Problem details
Write down every entry below once more, exactly.

Material
=-=-=-=-=

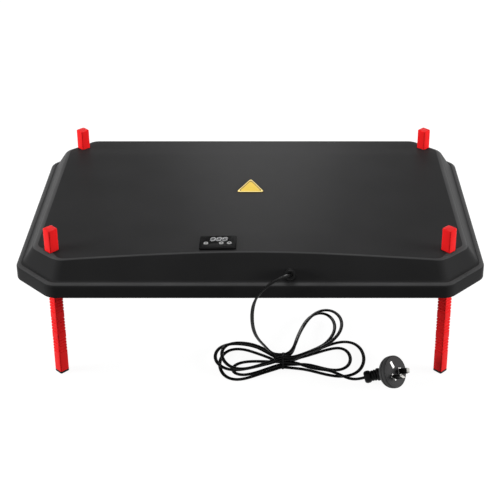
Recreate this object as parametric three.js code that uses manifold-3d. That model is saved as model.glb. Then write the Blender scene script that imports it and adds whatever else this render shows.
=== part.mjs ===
// Heated brooder plate: a moulded cover over a warm base panel, carried by four notched legs that slide,
// with a thermostat panel on top and a flat mains cord tied in a hank on the floor.
// Millimetres, X to the right, Y to the back, Z up. The origin is below the middle of the plate, on the floor.
import * as THREE from "three";
import { mergeVertices } from "three/addons/utils/BufferGeometryUtils.js";
import Module from "manifold-3d";

const wasm = await Module();
wasm.setup();

// Fits shared by all pieces
const GAP = 0.3; // between pieces that touch
const OVERRUN = 2; // how far a cut runs past the face that it opens
const WELD = 1e-3; // vertices nearer than this are one

// Cover, measured from the lower edge of its skirt
const STAND_HEIGHT = 142; // lower edge of the skirt above the floor
const PLATE_WIDTH = 600;
const PLATE_DEPTH = 400;
const COVER_WALL = 2.5;
const SKIRT_HEIGHT = 15.3;
const SKIRT_CUT = 49; // what a corner takes off each side
const SKIRT_RADIUS = 22;
const SHOULDER_RADIUS = 3.7;
const LEDGE_WIDTH = 8;
const CREASE_CUT = 48;
const CREASE_RADIUS = 20;
const WALL_RISE = 24; // the sloping wall gains this while it runs in by the next two
const WALL_RUN_SIDE = 16;
const WALL_RUN_FRONT = 13.85;
const CREST_CUT = 37;
const CREST_RADIUS = 15;
const WALL_TOP = 60; // above every point of the cover's top
const RIDGE_HEIGHT = 51.4; // middle of the front crest
const RIDGE_SOFTNESS = 125; // half the width over which the ridge bends
const RIDGE_FALL_SHARE = 0.0595; // slope of the front crest far from the ridge
const BACK_CREASE_HEIGHT = 46;
const BACK_CREASE_INSET = 75.3; // from the skirt's back face
const BACK_FALL_SHARE = 0.063;
const TOP_GRID = 40; // spacing of the top's grid lines

// Screws that hold the base panel, and the bosses that take them
const BOSS_RADIUS = 4.5;
const SCREW_SHANK_RADIUS = 1.5;
const SCREW_HEAD_RADIUS = 3.2;
const SCREW_HEAD_HEIGHT = 1.6;
const SCREW_GRIP = 12; // length of shank in the boss
const LONG_SIDE_BOSS_X = 132;
const LONG_SIDE_BOSS_INSET = 32;
const SHORT_SIDE_BOSS_INSET = 33;
const SHORT_SIDE_BOSS_Y = 62;

// Base panel
const BASE_RECESS = 1; // the panel lies this far inside the skirt
const BASE_THICKNESS = 3;
const BASE_RIM_HEIGHT = 7;
const BASE_RIM_WALL = 2;

// Heating layers on the base panel
const FILM_INSET_SIDE = 55; // from the skirt's faces
const FILM_INSET_FRONT = 50;
const FILM_CUT = 45;
const FILM_THICKNESS = 0.8;
const PAD_MARGIN = 4; // the pad ends this far inside the film
const PAD_THICKNESS = 14;
const CUTOUT_RADIUS = 8;
const CUTOUT_HEIGHT = 6;
const CUTOUT_X = -120;
const CUTOUT_Y = 20;
const PROBE_RADIUS = 3;
const PROBE_LENGTH = 26;
const PROBE_X = -40;
const PROBE_Y = -60;
const POCKET_PLAY = 1;

// Legs
const LEG_SIDE = 13.5;
const LEG_CORNER = 1.7;
const LEG_INSET = 48.5; // from the skirt's faces
const LEG_TOP = 215;
const LEG_BEVEL = 1;
const LEG_PLAY = 0.8; // on each face, in the cover and the base panel
const NOTCH_DEPTH = 0.9;
const NOTCH_PITCH = 4.6;
const NOTCHES_PER_GROUP = 5;
const NOTCH_GROUPS = 5;
const GROUP_PITCH = 30.6;
const FIRST_NOTCH = 33.5;
const FOOT_HEIGHT = 8; // of the rubber tip, most of it inside the leg
const FOOT_SHOWN = 2.6;
const FOOT_PLUG_SIDE = 8;
const GUIDE_WALL = 2.2;
const GUIDE_TOP = 30; // above the skirt's lower edge
const GUIDE_FLANGE = 4;
const GUIDE_FLANGE_THICKNESS = 2;
const CATCH_WIDTH = 5;
const CATCH_NOSE_HEIGHT = 3;
const CATCH_LEAF_THICKNESS = 1;
const CATCH_LEAF_LENGTH = 18;
const CATCH_HEIGHT = 19; // nose above the skirt's lower edge

// Thermostat panel, whose own frame has the cover's outer face at 0
const PANEL_X = -40.4;
const PANEL_INSET = 49.5; // from the skirt's front face to the panel's middle
const PANEL_WIDTH = 46.8;
const PANEL_DEPTH = 34.5;
const PANEL_THICKNESS = 1.4;
const PANEL_CORNER = 3;
const COLLAR_INSET = 1.2;
const COLLAR_WALL = 1.2;
const COLLAR_DEPTH = 9;
const SNAP_REACH = 0.9;
const SNAP_HEIGHT = 1.2;
const WINDOW_WIDTH = 24;
const WINDOW_DEPTH = 11.4;
const WINDOW_X = 1.4;
const WINDOW_Y = 8.9;
const WINDOW_LIP = 1.2; // at its left and right ends
const WINDOW_LIP_THICKNESS = 0.8;
const BUTTON_RADIUS = 3;
const BUTTON_PROUD = 0.7;
const BUTTON_LIP = 0.8;
const BUTTON_LIP_THICKNESS = 0.9;
const BUTTON_STEM_RADIUS = 1.5;
const BUTTON_TRAVEL = 0.5;
const BUTTON_Y = -2.5;
const BUTTONS = { button_set: -15.2, button_down: 4.2, button_up: 14.4 };
const SWITCH_SIDE = 6;
const SWITCH_HEIGHT = 3;
const BOARD_THICKNESS = 1.6;
const POST_RADIUS = 2.6;
const POST_INSET = 6;
const SMALL_SCREW_RADIUS = 0.9;
const SMALL_HEAD_RADIUS = 2;
const SMALL_HEAD_HEIGHT = 1.5;
const SMALL_SCREW_GRIP = 5;

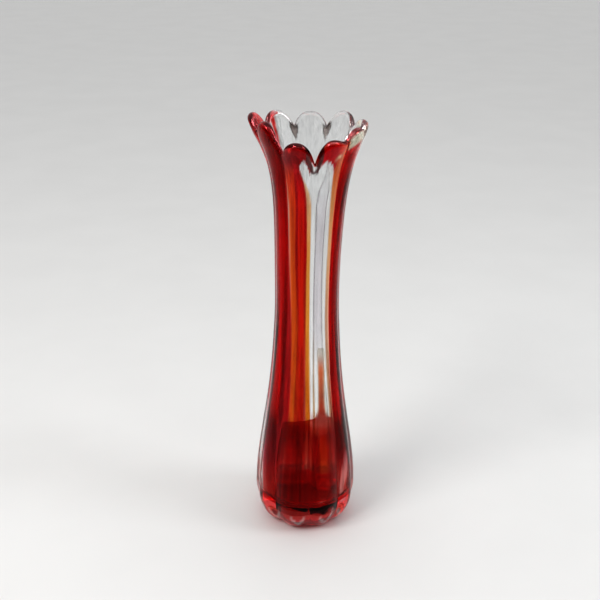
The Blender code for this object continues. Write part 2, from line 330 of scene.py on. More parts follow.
def column_place(column, row):
    """A place on this column: row 0 is where the well's floor starts, and BODY_ROWS where the fingers do."""
    core = CORES[column % len(CORES)][0]
    even = RIB_STEP * column / COLUMNS
    if row <= BODY_ROWS:
        return Place(even, FLOOR_TOP + (FAN_FROM - FLOOR_TOP) * row / BODY_ROWS)
    share = (row - BODY_ROWS) / FAN_ROWS
    core_angle = core.angle + 360 * (column // len(CORES))
    angle = even + (core_angle - even) * share
    return Place(angle, FAN_FROM + (core.z - FAN_FROM) * share, share**2)


def angle_place(angle, row):
    """The same for an angle between columns."""
    column = angle / RIB_STEP * COLUMNS
    low = math.floor(column)
    share = column - low
    a = column_place(low, row)
    if share < 1e-6:
        return a
    b = column_place(low + 1, row)
    return Place(a.angle * (1 - share) + b.angle * share, a.z * (1 - share) + b.z * share, a.square)


def floor_point(angle, row, depth):
    """A point under the well: row 0 is at the well's wall, and -FLOOR_ROWS in the middle."""
    tilt = math.radians(-90 * row / FLOOR_ROWS)
    radius = (well_radius(FLOOR_TOP) + depth) * math.cos(tilt)
    drop = FLOOR_TOP - WELL_FLOOR + FLOOR_THICKENING * depth
    return placed(angle, radius, FLOOR_TOP - drop * math.sin(tilt))


CORES = rim_columns()
AROUND = len(CORES)


# ---------------------------------------------------------------- the tint of the whole wall at each place
CLEAR = (1.0, 1.0, 1.0)
# Painted shade: the dark lines in the clear window stand in for dark surroundings seen through the glass.
DARK_LINE_SHADE = (0.30, 0.27, 0.29)
CREAM = (0.98, 0.95, 0.82)

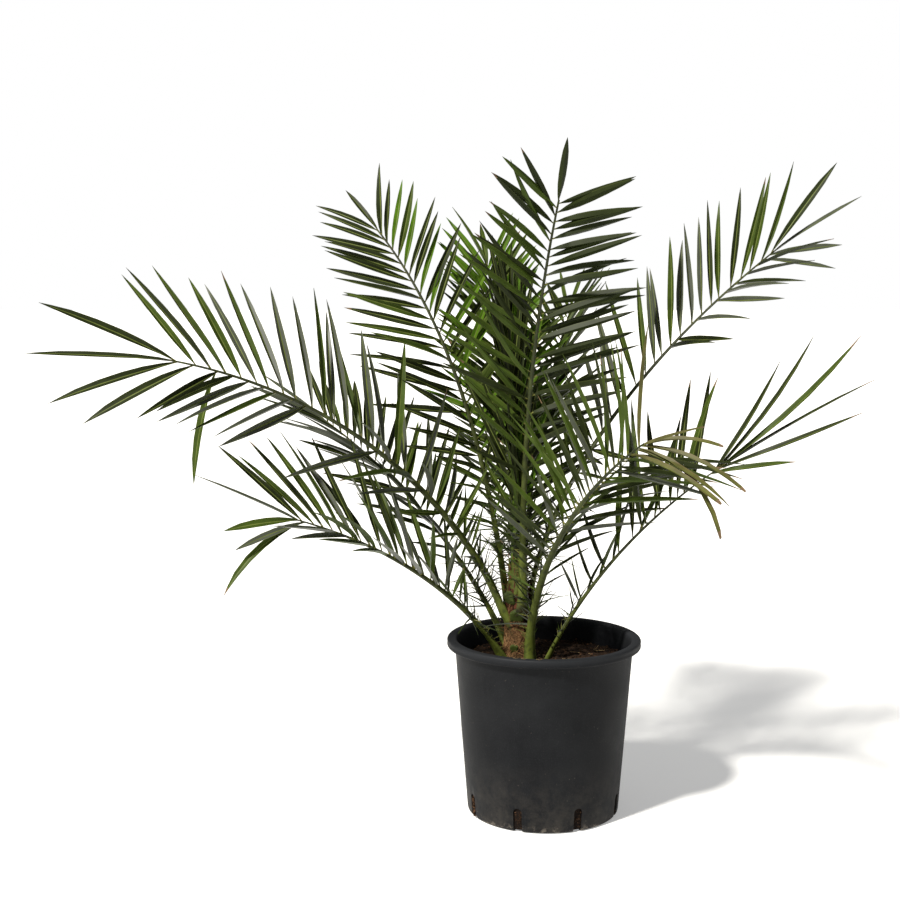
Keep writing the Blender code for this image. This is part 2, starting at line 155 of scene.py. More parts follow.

=-=-=-=-=

Answer to this task
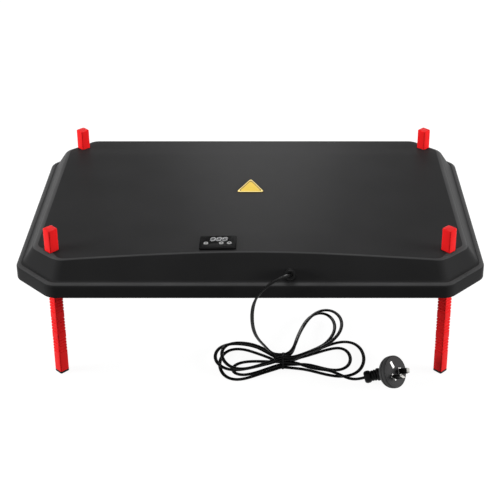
Recreate this object as parametric three.js code that uses manifold-3d. That model is saved as model.glb. Then write the Blender scene script that imports it and adds whatever else this render shows.
=== part.mjs ===
// Heated brooder plate: a moulded cover over a warm base panel, carried by four notched legs that slide,
// with a thermostat panel on top and a flat mains cord tied in a hank on the floor.
// Millimetres, X to the right, Y to the back, Z up. The origin is below the middle of the plate, on the floor.
import * as THREE from "three";
import { mergeVertices } from "three/addons/utils/BufferGeometryUtils.js";
import Module from "manifold-3d";

const wasm = await Module();
wasm.setup();

// Fits shared by all pieces
const GAP = 0.3; // between pieces that touch
const OVERRUN = 2; // how far a cut runs past the face that it opens
const WELD = 1e-3; // vertices nearer than this are one

// Cover, measured from the lower edge of its skirt
const STAND_HEIGHT = 142; // lower edge of the skirt above the floor
const PLATE_WIDTH = 600;
const PLATE_DEPTH = 400;
const COVER_WALL = 2.5;
const SKIRT_HEIGHT = 15.3;
const SKIRT_CUT = 49; // what a corner takes off each side
const SKIRT_RADIUS = 22;
const SHOULDER_RADIUS = 3.7;
const LEDGE_WIDTH = 8;
const CREASE_CUT = 48;
const CREASE_RADIUS = 20;
const WALL_RISE = 24; // the sloping wall gains this while it runs in by the next two
const WALL_RUN_SIDE = 16;
const WALL_RUN_FRONT = 13.85;
const CREST_CUT = 37;
const CREST_RADIUS = 15;
const WALL_TOP = 60; // above every point of the cover's top
const RIDGE_HEIGHT = 51.4; // middle of the front crest
const RIDGE_SOFTNESS = 125; // half the width over which the ridge bends
const RIDGE_FALL_SHARE = 0.0595; // slope of the front crest far from the ridge
const BACK_CREASE_HEIGHT = 46;
const BACK_CREASE_INSET = 75.3; // from the skirt's back face
const BACK_FALL_SHARE = 0.063;
const TOP_GRID = 40; // spacing of the top's grid lines

// Screws that hold the base panel, and the bosses that take them
const BOSS_RADIUS = 4.5;
const SCREW_SHANK_RADIUS = 1.5;
const SCREW_HEAD_RADIUS = 3.2;
const SCREW_HEAD_HEIGHT = 1.6;
const SCREW_GRIP = 12; // length of shank in the boss
const LONG_SIDE_BOSS_X = 132;
const LONG_SIDE_BOSS_INSET = 32;
const SHORT_SIDE_BOSS_INSET = 33;
const SHORT_SIDE_BOSS_Y = 62;

// Base panel
const BASE_RECESS = 1; // the panel lies this far inside the skirt
const BASE_THICKNESS = 3;
const BASE_RIM_HEIGHT = 7;
const BASE_RIM_WALL = 2;

// Heating layers on the base panel
const FILM_INSET_SIDE = 55; // from the skirt's faces
const FILM_INSET_FRONT = 50;
const FILM_CUT = 45;
const FILM_THICKNESS = 0.8;
const PAD_MARGIN = 4; // the pad ends this far inside the film
const PAD_THICKNESS = 14;
const CUTOUT_RADIUS = 8;
const CUTOUT_HEIGHT = 6;
const CUTOUT_X = -120;
const CUTOUT_Y = 20;
const PROBE_RADIUS = 3;
const PROBE_LENGTH = 26;
const PROBE_X = -40;
const PROBE_Y = -60;
const POCKET_PLAY = 1;

// Legs
const LEG_SIDE = 13.5;
const LEG_CORNER = 1.7;
const LEG_INSET = 48.5; // from the skirt's faces
const LEG_TOP = 215;
const LEG_BEVEL = 1;
const LEG_PLAY = 0.8; // on each face, in the cover and the base panel
const NOTCH_DEPTH = 0.9;
const NOTCH_PITCH = 4.6;
const NOTCHES_PER_GROUP = 5;
const NOTCH_GROUPS = 5;
const GROUP_PITCH = 30.6;
const FIRST_NOTCH = 33.5;
const FOOT_HEIGHT = 8; // of the rubber tip, most of it inside the leg
const FOOT_SHOWN = 2.6;
const FOOT_PLUG_SIDE = 8;
const GUIDE_WALL = 2.2;
const GUIDE_TOP = 30; // above the skirt's lower edge
const GUIDE_FLANGE = 4;
const GUIDE_FLANGE_THICKNESS = 2;
const CATCH_WIDTH = 5;
const CATCH_NOSE_HEIGHT = 3;
const CATCH_LEAF_THICKNESS = 1;
const CATCH_LEAF_LENGTH = 18;
const CATCH_HEIGHT = 19; // nose above the skirt's lower edge

// Thermostat panel, whose own frame has the cover's outer face at 0
const PANEL_X = -40.4;
const PANEL_INSET = 49.5; // from the skirt's front face to the panel's middle
const PANEL_WIDTH = 46.8;
const PANEL_DEPTH = 34.5;
const PANEL_THICKNESS = 1.4;
const PANEL_CORNER = 3;
const COLLAR_INSET = 1.2;
const COLLAR_WALL = 1.2;
const COLLAR_DEPTH = 9;
const SNAP_REACH = 0.9;
const SNAP_HEIGHT = 1.2;
const WINDOW_WIDTH = 24;
const WINDOW_DEPTH = 11.4;
const WINDOW_X = 1.4;
const WINDOW_Y = 8.9;
const WINDOW_LIP = 1.2; // at its left and right ends
const WINDOW_LIP_THICKNESS = 0.8;
const BUTTON_RADIUS = 3;
const BUTTON_PROUD = 0.7;
const BUTTON_LIP = 0.8;
const BUTTON_LIP_THICKNESS = 0.9;
const BUTTON_STEM_RADIUS = 1.5;
const BUTTON_TRAVEL = 0.5;
const BUTTON_Y = -2.5;
const BUTTONS = { button_set: -15.2, button_down: 4.2, button_up: 14.4 };
const SWITCH_SIDE = 6;
const SWITCH_HEIGHT = 3;
const BOARD_THICKNESS = 1.6;
const POST_RADIUS = 2.6;
const POST_INSET = 6;
const SMALL_SCREW_RADIUS = 0.9;
const SMALL_HEAD_RADIUS = 2;
const SMALL_HEAD_HEIGHT = 1.5;
const SMALL_SCREW_GRIP = 5;

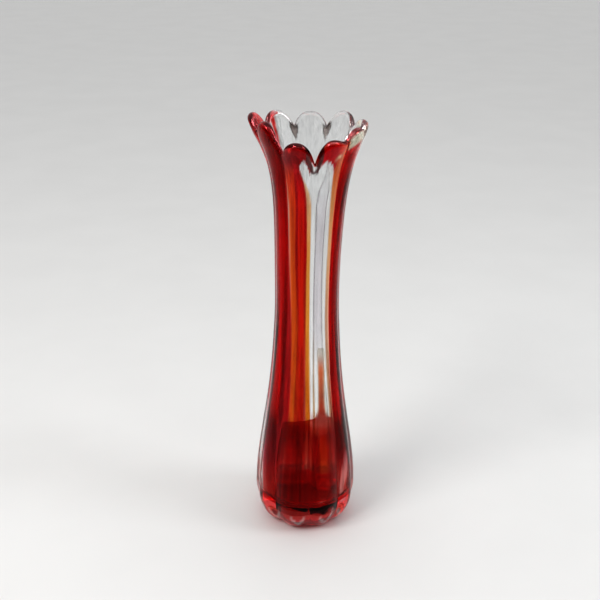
The Blender code for this object continues. Write part 2, from line 330 of scene.py on. More parts follow.
def column_place(column, row):
    """A place on this column: row 0 is where the well's floor starts, and BODY_ROWS where the fingers do."""
    core = CORES[column % len(CORES)][0]
    even = RIB_STEP * column / COLUMNS
    if row <= BODY_ROWS:
        return Place(even, FLOOR_TOP + (FAN_FROM - FLOOR_TOP) * row / BODY_ROWS)
    share = (row - BODY_ROWS) / FAN_ROWS
    core_angle = core.angle + 360 * (column // len(CORES))
    angle = even + (core_angle - even) * share
    return Place(angle, FAN_FROM + (core.z - FAN_FROM) * share, share**2)


def angle_place(angle, row):
    """The same for an angle between columns."""
    column = angle / RIB_STEP * COLUMNS
    low = math.floor(column)
    share = column - low
    a = column_place(low, row)
    if share < 1e-6:
        return a
    b = column_place(low + 1, row)
    return Place(a.angle * (1 - share) + b.angle * share, a.z * (1 - share) + b.z * share, a.square)


def floor_point(angle, row, depth):
    """A point under the well: row 0 is at the well's wall, and -FLOOR_ROWS in the middle."""
    tilt = math.radians(-90 * row / FLOOR_ROWS)
    radius = (well_radius(FLOOR_TOP) + depth) * math.cos(tilt)
    drop = FLOOR_TOP - WELL_FLOOR + FLOOR_THICKENING * depth
    return placed(angle, radius, FLOOR_TOP - drop * math.sin(tilt))


CORES = rim_columns()
AROUND = len(CORES)


# ---------------------------------------------------------------- the tint of the whole wall at each place
CLEAR = (1.0, 1.0, 1.0)
# Painted shade: the dark lines in the clear window stand in for dark surroundings seen through the glass.
DARK_LINE_SHADE = (0.30, 0.27, 0.29)
CREAM = (0.98, 0.95, 0.82)

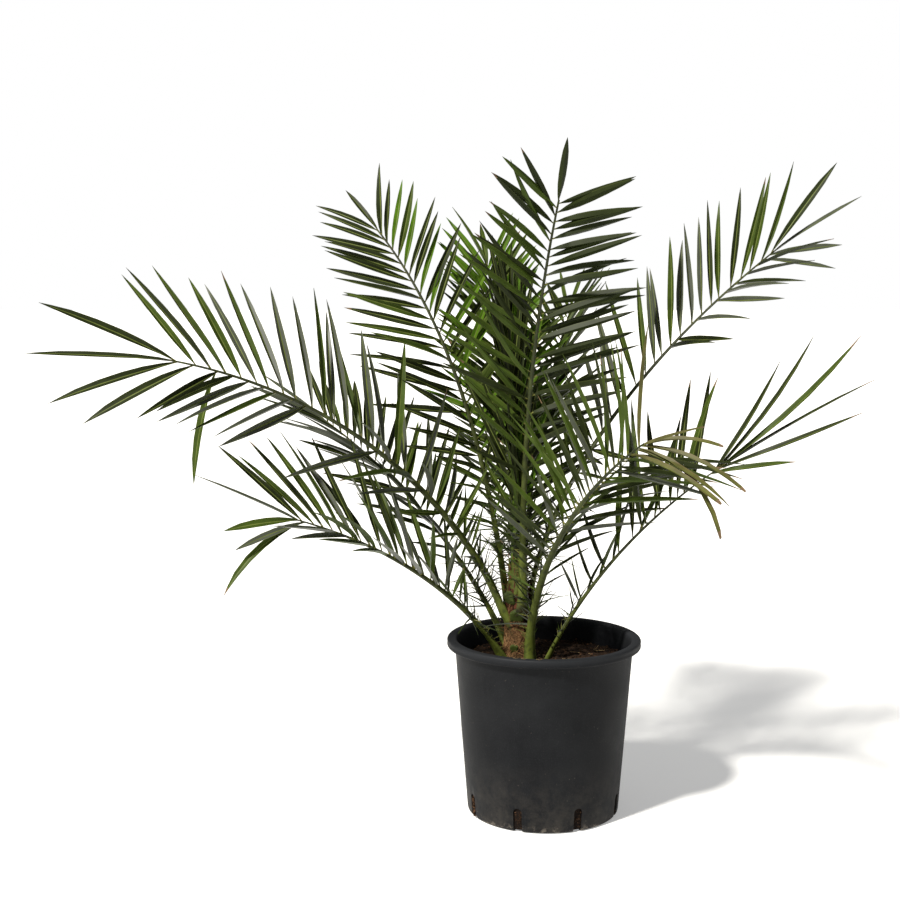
Keep writing the Blender code for this image. This is part 2, starting at line 155 of scene.py. More parts follow.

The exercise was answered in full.